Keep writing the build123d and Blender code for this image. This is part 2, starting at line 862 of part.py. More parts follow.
--
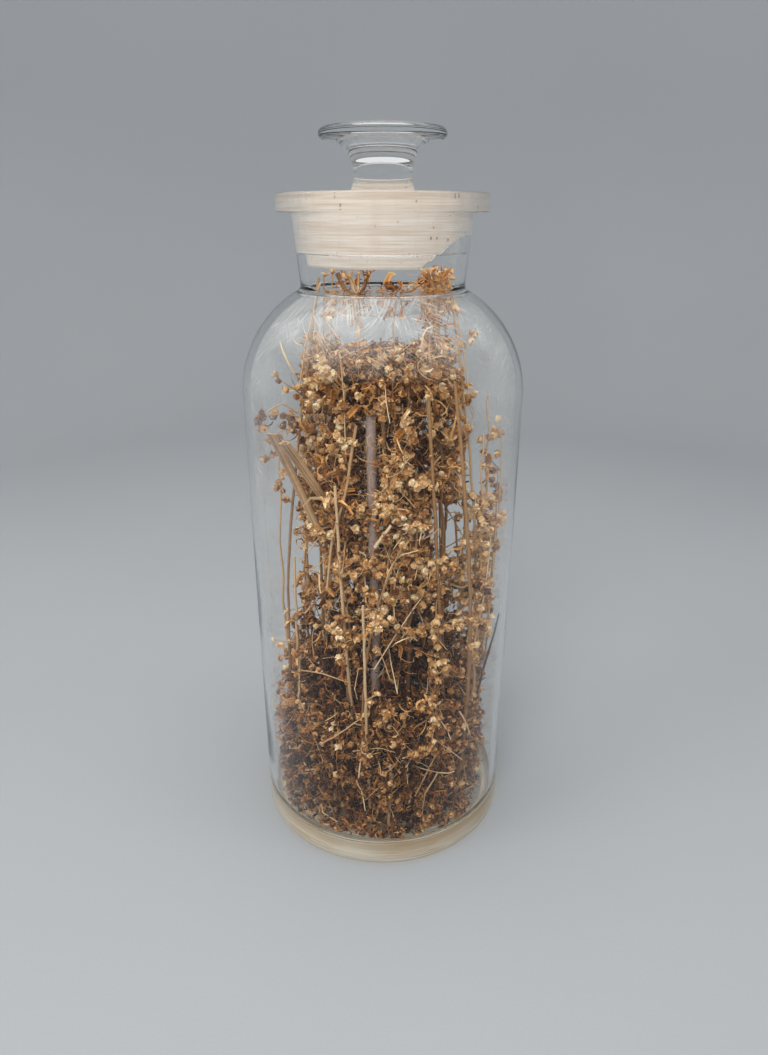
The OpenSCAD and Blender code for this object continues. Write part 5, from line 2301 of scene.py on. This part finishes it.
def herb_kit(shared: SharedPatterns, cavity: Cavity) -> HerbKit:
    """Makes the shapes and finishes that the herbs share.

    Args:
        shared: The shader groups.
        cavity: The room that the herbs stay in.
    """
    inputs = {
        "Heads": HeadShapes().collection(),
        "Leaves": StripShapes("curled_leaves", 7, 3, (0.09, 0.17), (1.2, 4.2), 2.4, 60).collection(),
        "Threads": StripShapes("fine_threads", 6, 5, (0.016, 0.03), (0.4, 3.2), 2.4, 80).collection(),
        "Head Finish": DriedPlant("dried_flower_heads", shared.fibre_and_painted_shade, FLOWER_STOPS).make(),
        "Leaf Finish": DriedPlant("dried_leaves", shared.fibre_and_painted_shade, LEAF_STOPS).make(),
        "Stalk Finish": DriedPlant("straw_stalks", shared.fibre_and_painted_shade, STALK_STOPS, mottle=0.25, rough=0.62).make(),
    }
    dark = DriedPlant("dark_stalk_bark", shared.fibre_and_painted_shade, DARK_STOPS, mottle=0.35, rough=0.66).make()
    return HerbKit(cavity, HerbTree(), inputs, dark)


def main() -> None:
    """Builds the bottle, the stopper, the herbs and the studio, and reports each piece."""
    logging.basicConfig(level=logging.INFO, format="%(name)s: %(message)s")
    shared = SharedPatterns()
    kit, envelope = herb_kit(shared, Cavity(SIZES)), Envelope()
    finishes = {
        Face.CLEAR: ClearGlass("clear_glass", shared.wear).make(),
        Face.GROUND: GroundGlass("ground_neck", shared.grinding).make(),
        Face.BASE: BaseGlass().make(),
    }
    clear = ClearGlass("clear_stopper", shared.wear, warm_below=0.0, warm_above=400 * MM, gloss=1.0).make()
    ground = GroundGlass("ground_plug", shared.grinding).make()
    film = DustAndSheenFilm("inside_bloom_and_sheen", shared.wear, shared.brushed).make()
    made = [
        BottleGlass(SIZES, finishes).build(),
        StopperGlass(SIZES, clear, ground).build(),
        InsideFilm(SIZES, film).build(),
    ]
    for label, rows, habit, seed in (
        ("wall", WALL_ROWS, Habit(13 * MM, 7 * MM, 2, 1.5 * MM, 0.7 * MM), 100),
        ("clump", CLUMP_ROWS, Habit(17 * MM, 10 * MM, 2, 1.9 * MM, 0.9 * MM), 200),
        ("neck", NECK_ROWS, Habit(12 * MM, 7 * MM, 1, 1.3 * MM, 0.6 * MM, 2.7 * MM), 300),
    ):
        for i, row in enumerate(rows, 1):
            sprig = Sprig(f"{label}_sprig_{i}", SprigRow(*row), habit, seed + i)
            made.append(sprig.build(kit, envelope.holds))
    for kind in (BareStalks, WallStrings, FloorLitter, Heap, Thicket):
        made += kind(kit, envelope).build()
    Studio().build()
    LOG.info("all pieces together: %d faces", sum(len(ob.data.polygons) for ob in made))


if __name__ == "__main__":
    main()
...
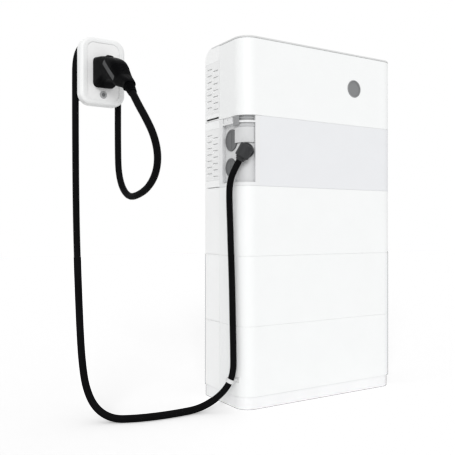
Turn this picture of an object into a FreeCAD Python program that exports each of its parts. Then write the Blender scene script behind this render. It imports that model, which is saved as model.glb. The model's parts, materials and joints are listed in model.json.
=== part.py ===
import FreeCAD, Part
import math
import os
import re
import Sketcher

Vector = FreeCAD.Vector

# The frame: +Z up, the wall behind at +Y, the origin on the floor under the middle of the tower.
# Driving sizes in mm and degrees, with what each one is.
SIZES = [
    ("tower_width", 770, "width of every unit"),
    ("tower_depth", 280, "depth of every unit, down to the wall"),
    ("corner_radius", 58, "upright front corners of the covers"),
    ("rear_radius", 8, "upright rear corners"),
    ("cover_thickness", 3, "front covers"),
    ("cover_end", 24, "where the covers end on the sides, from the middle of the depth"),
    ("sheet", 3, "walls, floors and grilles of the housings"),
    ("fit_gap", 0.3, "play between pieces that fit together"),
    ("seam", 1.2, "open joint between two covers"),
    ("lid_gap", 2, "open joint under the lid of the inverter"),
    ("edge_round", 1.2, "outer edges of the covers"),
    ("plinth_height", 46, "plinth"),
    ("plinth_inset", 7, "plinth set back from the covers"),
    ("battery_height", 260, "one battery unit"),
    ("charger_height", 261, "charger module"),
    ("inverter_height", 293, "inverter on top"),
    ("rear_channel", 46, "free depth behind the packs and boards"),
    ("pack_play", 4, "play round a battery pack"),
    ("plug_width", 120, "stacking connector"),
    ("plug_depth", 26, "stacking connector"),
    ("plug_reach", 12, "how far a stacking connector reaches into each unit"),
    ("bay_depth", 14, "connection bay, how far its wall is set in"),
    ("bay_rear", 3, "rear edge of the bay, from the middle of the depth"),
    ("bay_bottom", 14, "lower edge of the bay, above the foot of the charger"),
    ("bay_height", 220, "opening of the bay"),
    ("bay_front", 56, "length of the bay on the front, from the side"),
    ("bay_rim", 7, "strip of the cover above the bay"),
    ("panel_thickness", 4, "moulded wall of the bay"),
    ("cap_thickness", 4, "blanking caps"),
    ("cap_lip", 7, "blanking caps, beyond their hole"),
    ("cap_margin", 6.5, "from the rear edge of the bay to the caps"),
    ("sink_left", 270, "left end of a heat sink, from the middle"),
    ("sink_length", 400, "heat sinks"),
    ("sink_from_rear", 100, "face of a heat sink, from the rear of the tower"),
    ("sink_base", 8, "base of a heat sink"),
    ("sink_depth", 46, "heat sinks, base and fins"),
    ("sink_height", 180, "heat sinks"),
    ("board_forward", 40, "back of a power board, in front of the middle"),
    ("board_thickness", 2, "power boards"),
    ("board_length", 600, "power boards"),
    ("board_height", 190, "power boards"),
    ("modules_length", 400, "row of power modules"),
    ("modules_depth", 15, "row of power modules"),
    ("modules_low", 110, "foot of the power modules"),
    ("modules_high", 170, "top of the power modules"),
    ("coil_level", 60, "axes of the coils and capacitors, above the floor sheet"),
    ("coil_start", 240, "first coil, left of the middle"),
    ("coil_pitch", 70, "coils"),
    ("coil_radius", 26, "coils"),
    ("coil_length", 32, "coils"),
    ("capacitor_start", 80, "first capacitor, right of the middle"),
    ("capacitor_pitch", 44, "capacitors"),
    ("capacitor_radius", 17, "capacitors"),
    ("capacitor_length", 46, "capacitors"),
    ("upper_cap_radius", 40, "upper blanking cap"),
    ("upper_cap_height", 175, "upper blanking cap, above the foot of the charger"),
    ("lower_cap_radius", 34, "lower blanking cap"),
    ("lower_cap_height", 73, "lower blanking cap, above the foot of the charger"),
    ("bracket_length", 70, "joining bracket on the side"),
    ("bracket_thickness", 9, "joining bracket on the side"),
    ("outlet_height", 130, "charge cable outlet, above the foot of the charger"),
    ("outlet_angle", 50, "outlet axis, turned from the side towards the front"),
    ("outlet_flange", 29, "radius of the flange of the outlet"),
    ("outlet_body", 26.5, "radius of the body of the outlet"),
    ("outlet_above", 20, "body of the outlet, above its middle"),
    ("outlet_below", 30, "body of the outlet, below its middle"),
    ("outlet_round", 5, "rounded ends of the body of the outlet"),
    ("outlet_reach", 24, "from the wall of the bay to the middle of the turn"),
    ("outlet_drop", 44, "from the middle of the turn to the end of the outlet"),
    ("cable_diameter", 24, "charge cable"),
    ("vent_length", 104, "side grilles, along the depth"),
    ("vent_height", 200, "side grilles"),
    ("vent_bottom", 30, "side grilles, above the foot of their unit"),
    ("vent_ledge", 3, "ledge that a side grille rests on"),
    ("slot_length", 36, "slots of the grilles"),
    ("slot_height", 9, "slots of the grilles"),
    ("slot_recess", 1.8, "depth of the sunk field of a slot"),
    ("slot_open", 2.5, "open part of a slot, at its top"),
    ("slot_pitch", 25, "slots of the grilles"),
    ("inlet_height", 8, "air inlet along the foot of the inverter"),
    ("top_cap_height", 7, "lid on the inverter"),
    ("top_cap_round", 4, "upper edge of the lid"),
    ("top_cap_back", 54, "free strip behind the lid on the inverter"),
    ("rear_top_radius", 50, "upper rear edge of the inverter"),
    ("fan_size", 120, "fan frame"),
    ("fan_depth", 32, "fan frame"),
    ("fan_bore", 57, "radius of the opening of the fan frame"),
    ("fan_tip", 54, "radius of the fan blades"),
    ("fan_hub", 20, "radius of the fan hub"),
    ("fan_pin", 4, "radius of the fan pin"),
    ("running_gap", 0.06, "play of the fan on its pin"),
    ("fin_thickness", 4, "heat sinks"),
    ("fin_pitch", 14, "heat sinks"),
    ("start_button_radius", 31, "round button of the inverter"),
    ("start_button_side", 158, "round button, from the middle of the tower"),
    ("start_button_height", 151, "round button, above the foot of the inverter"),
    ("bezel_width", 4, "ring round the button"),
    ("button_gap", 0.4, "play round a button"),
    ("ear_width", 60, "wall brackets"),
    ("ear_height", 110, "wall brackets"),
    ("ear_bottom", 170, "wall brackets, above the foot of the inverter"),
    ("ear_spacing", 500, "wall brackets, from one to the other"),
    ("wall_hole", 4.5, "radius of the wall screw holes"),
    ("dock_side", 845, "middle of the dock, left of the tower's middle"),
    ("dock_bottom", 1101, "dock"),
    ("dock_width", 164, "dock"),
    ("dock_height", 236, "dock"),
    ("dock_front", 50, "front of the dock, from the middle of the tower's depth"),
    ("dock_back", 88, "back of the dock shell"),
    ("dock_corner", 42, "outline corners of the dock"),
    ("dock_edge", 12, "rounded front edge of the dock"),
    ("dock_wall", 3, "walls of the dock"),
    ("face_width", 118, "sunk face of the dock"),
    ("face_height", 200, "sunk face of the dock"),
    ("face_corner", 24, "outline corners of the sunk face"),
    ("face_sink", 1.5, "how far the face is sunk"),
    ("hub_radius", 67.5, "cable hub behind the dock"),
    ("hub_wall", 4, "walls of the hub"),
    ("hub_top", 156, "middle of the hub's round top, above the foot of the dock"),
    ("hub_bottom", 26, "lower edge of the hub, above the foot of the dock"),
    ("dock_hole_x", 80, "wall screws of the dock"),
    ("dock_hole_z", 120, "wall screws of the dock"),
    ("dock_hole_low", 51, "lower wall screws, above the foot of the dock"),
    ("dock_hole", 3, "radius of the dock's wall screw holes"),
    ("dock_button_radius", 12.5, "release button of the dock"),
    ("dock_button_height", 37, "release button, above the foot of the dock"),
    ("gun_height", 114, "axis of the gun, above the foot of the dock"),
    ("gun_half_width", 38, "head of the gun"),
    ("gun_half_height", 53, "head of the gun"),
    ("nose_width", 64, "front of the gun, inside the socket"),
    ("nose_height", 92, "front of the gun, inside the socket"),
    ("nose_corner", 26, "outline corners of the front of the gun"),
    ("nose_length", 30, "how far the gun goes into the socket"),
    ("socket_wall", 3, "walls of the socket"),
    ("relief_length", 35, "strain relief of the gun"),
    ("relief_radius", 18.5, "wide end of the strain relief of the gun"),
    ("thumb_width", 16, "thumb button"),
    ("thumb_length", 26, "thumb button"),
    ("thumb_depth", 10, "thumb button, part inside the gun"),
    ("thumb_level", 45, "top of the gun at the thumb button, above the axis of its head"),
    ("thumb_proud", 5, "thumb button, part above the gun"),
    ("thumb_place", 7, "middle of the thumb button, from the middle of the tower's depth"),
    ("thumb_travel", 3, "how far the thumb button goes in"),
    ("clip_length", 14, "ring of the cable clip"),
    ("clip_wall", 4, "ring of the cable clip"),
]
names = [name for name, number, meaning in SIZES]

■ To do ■
Begin at the line containing "Turn this picture", end at the line containing "Vector = FreeCAD.Vector", and reproduce every line in that range exactly, both ends included.

■ Output for this task ■
Turn this picture of an object into a FreeCAD Python program that exports each of its parts. Then write the Blender scene script behind this render. It imports that model, which is saved as model.glb. The model's parts, materials and joints are listed in model.json.
=== part.py ===
import FreeCAD, Part
import math
import os
import re
import Sketcher

Vector = FreeCAD.Vector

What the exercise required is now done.